» **Task statement**
Output, please, every line from the line that holds "Reconstruct the object" to the end, exactly as written.

» **Recorded information**
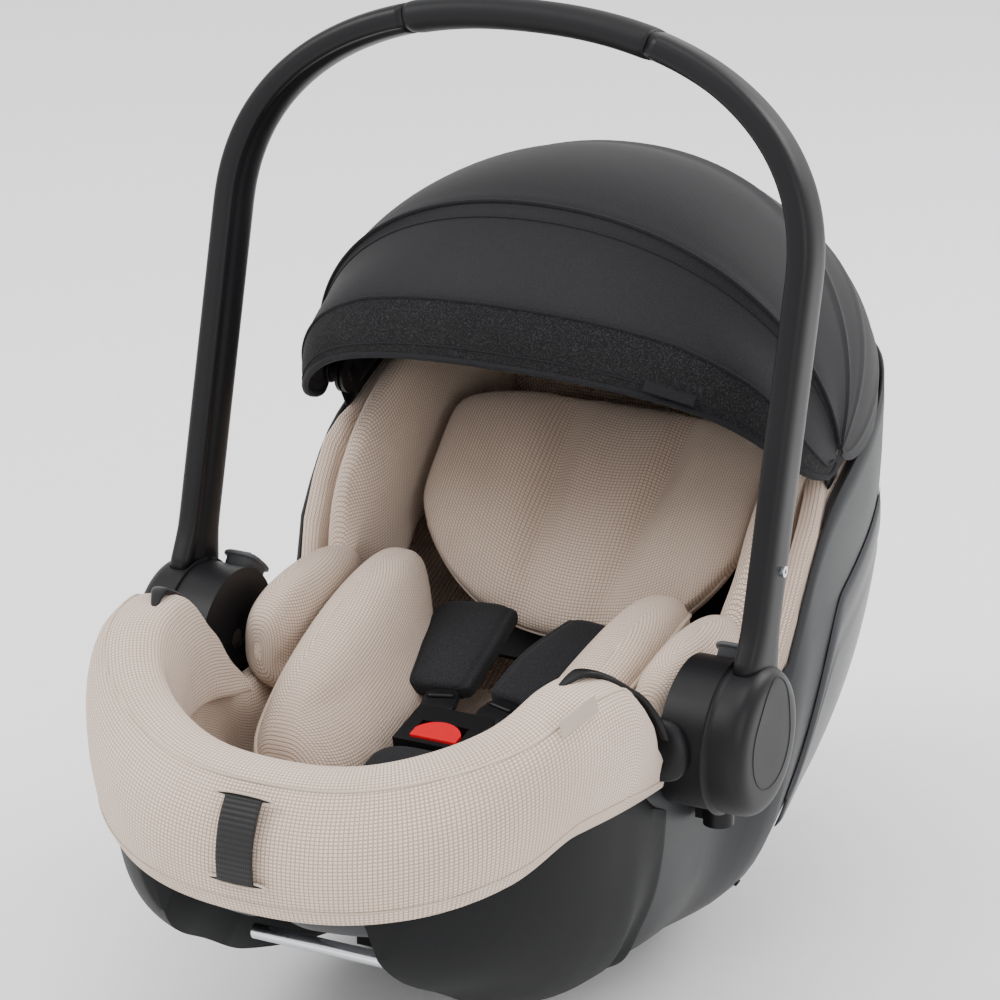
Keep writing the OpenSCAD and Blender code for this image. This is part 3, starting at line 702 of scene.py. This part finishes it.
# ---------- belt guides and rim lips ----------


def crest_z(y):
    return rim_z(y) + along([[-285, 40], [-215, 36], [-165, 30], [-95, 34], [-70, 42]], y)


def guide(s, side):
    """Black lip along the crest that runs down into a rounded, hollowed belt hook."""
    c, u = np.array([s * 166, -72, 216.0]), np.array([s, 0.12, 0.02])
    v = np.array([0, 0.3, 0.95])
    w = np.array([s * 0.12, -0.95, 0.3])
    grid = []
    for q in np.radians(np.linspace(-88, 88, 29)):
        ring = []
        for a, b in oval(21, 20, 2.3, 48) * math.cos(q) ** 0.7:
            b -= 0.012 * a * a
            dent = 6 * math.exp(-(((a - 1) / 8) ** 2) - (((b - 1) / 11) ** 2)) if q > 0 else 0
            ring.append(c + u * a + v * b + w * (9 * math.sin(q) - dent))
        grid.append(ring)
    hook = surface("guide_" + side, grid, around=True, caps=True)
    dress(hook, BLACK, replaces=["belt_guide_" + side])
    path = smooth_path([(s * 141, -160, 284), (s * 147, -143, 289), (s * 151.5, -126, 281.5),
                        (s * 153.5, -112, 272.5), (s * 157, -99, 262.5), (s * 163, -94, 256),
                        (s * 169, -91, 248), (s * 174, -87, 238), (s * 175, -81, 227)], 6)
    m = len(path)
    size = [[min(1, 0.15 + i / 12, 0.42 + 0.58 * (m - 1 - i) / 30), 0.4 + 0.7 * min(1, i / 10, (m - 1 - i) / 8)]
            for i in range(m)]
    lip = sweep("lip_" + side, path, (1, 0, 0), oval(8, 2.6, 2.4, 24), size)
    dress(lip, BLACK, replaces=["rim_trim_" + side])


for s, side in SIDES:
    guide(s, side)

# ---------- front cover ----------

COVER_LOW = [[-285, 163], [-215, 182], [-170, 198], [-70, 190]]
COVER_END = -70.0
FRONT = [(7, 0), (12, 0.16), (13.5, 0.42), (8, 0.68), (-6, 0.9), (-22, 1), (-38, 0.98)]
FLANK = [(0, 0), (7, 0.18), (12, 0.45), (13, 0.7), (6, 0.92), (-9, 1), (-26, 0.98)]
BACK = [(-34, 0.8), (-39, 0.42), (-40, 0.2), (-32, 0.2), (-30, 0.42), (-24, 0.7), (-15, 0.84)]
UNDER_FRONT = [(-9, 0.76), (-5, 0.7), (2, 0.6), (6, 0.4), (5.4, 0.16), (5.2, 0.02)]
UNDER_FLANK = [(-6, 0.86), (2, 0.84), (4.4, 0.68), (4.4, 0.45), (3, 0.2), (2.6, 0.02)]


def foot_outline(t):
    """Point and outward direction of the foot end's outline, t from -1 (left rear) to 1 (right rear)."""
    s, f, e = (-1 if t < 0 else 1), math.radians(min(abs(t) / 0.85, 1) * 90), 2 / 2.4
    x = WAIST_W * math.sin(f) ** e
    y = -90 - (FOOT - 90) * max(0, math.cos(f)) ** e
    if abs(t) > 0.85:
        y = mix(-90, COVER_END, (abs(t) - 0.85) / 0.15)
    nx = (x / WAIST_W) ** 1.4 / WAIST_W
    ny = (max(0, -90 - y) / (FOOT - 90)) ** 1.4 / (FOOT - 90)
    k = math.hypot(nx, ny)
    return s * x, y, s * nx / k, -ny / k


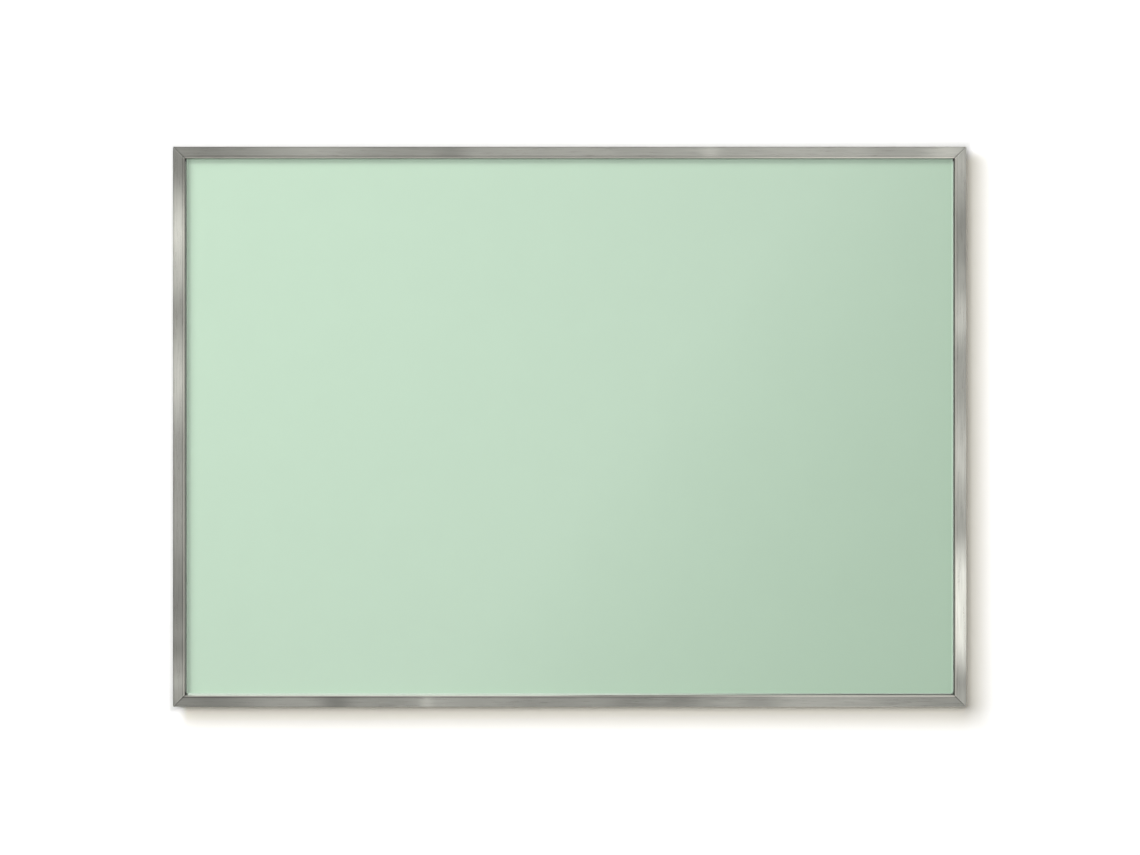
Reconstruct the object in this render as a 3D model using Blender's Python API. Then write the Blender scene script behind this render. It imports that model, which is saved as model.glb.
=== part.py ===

» **Answer below**
Reconstruct the object in this render as a 3D model using Blender's Python API. Then write the Blender scene script behind this render. It imports that model, which is saved as model.glb.
=== part.py ===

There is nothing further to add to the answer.